The tradition of honey production in Nepal dates back a long time. Honey has been regarded as a treasure by 'honey hunters' since the early centuries. In the Hindu culture honey is regarded as one of the five 'Amrit', heavenly foods. Together with cowmilk, yoghurt, ghee and sweet syrup (molasses), honey is offered during worship. Honey also plays a role in the Hindu wedding ceremony in which 'Kasaar', a sweet made out of roasted rice and honey, is offered to the guests.
The medicinal qualities of honey are commonly recognized in Nepal. Ayurvedic medicines are often taken together with honey, and in rural Nepal pure honey is being used as a disinfectant, a cough medicine and a digestive.
In Nepal bees build their nests in different ways. One of the most fascinating kind are the huge combs made by giant bees hanging from mountain cliffs. These combs can measure up to two metres and contain as much as fourty kilo of honey. In many parts of Nepal bees can be found in hollow tree-trunks in the forest. Villagers here keep bees in carved out logs, attached to the walls of the house.
n other parts of the country bees are kept in wallhives, a cavity inside the wall of the house, with a small opening for the bees towards the outside and a window indoors which the beekeepers opens to harvest honey.
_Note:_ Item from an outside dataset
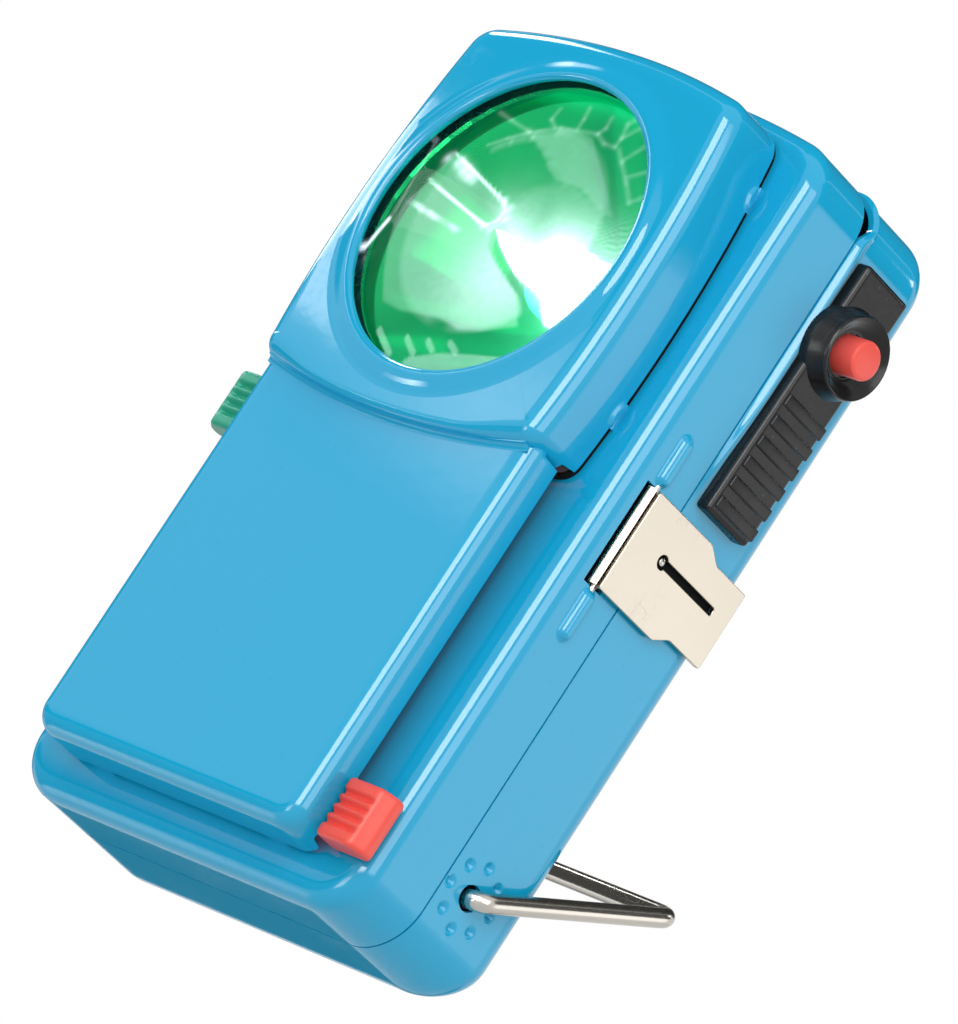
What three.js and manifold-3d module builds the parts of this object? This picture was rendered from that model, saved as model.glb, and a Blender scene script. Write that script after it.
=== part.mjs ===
// Morse signal lamp: a pressed sheet-metal hand lamp for a flat battery, with two sliding colour filters.
// Millimetres, +Z up. The lamp stands upright on its flat underside and shines towards -Y.
// The origin is the middle of the underside.
// "Depth" below is measured backwards from the tray's front face.
import * as THREE from "three";
import { mergeVertices } from "three/addons/utils/BufferGeometryUtils.js";
import Module from "manifold-3d";

const wasm = await Module();
wasm.setup();

// Battery: a standard flat block. The case is built round it.
const batteryWidth = 62;
const batteryThickness = 22;
const batteryHeight = 65;
const batteryCorner = 4;
const batterySideRoom = 3.2;
const batteryFrontRoom = 3.7;
const batteryRearRoom = 3.5;
const lampRise = 26.1;
const crownRise = 32.3;

// Case: a front tray and a rear tray that meet at the seam
const frontDepth = 12.3;
const sheet = 0.8;
const gap = 0.3;
const crownRadius = 165;
const topCorner = 8;
const bottomCorner = 8;
const frontFillet = 3;
const rearFillet = 5;
const rearBottomFillet = 7.5;
const lipHeight = 0.8;
const lipDepth = 1.1;
const lipReach = 21.5;
const overrun = 2;
const weldShare = 0.0005;

// Front cover: a broad domed head over a narrower flat panel
const panelInset = 1.8;
const panelBottom = 5.85;
const panelHeight = 9;
const panelCorner = 4;
const panelFillet = 2.5;
const coverUnderGap = 0.85;
const headSideMargin = 5.95;
const headWaistDrop = 4.4;
const headTopRise = 30.2;
const headBottomDrop = 30.2;
const headHeight = 11.25;
const headSideRadius = 178;
const headArchRadius = 125;
const headTopCorner = 4.5;
const headLowCorner = 3.2;
const headFillet = 3;
const headLowFillet = 1.1;
const slotBelow = 1.3;
const slotIntoHead = 4.1;
const slotHeight = 3.2;
const tabWidth = 4;
const tabFoot = 3;
const upperTabRise = 18.5;
const lowerTabDrop = 16.5;
const bottomTabOffset = 18;
const lugRadius = 2.4;
const lugProud = 0.6;

// Lens, reflector and bulb, all about one axis
const holeRadius = 23.2;
const collarWidth = 3.6;
const collarHeight = 0.8;
const flangeWidth = 2.2;
const flangeThickness = 1.2;
const lensSag = 2.2;
const retainerThickness = 0.8;
const bowlDepth = 16;
const bowlNeck = 5.6;
const bowlWall = 0.6;
const bowlRoom = 0.8;
const sleeveWall = 0.7;
const sleeveLength = 6;
const sleeveFlange = 8;
const capRadius = 4.8;
const capLength = 9;
const capRecess = 3;
const tipRadius = 1.6;
const tipLength = 1.6;
const globeRadius = 5;
const globeNeck = 3.7;
const globeLength = 13;
const globeWall = 0.5;

// Colour slides: a thin pane with an arm that reaches a knob beside the panel
const paneOverlap = 1.6;
const paneThickness = 0.7;
const carrierTop = 0.8;
const paneCorner = 6;
const armHeight = 7;
const armStart = 4;
const armThickness = 0.8;
const knobLength = 9;
const knobWidth = 8.2;
const knobHeight = 5;
const knobBevelWidth = 1.6;
const knobBevelDrop = 2.1;
const knobRound = 1;
const knobFoot = 0.4;
const ridgeCount = 5;
const ridgeReach = 6.3;
const grooveRadius = 0.7;
const knobGrip = 4;
const knobPlay = 0.5;
const knobHeadRoom = 2.9;

// Lid hinge on the left long side
const knuckleRadius = 1.6;
const knuckleBore = 0.8;
const hingePinRadius = 0.5;
const knuckleLength = 8;
const knuckleCount = 5;
const hingeMiddle = 60;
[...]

Nowadays a growing number of Nepali beekeepers keep their colonies in frame hives. In these modern hives bees build their combs within a wooden frame, which can easily be taken out. This simplifies the work of the beekeeper and usually results in a increase of honey production..
Once the bees have completed their job the beekeeper will take out the honeycombs. With traditional hives, the combs are cut from the hive and the honey is squeezed out of the combs by hand. With frame hives, the frames are taken out and the bees are gently removed.
The beekeepers removes the wax cappings with a khukuri, the traditional Nepali knife, or a special fork. When all the cells are open the beekeepers places the honeycomb in a honey extractor, which is usually operated by hand.
When spinned around, honey flows from the honeycombs The combs remain intact and are placed back into the hive where the bees polish each cell in preparation for a new load.
The honey is now strained and left to stand until all air bubbles and small particles of wax float on top. When the wax is removed the honey isready to be bottled and consumed.
Honey from The Beekeeping Shop is produced by small farmers in different parts of the country, using traditional technology. Quality wise, the honey easily competes with imported honeys since it meets high international standards. The honey has undergone strict quality control at the laboratory of the Beekeeping Shop, with the guidance of the Beekeeping Training & Extension Support Project (BETREPS) in Godawari.
If honey is stored at a cool and dark place it remains fresh for many years. After some time honey will crystallise and become solid. This is a perfectly natural process which happens to the best honeys. Crystallised honey will become fluid again when heated in water of around 40 degree Celsius (don't boil honey, since it will loose part of its nutritious value).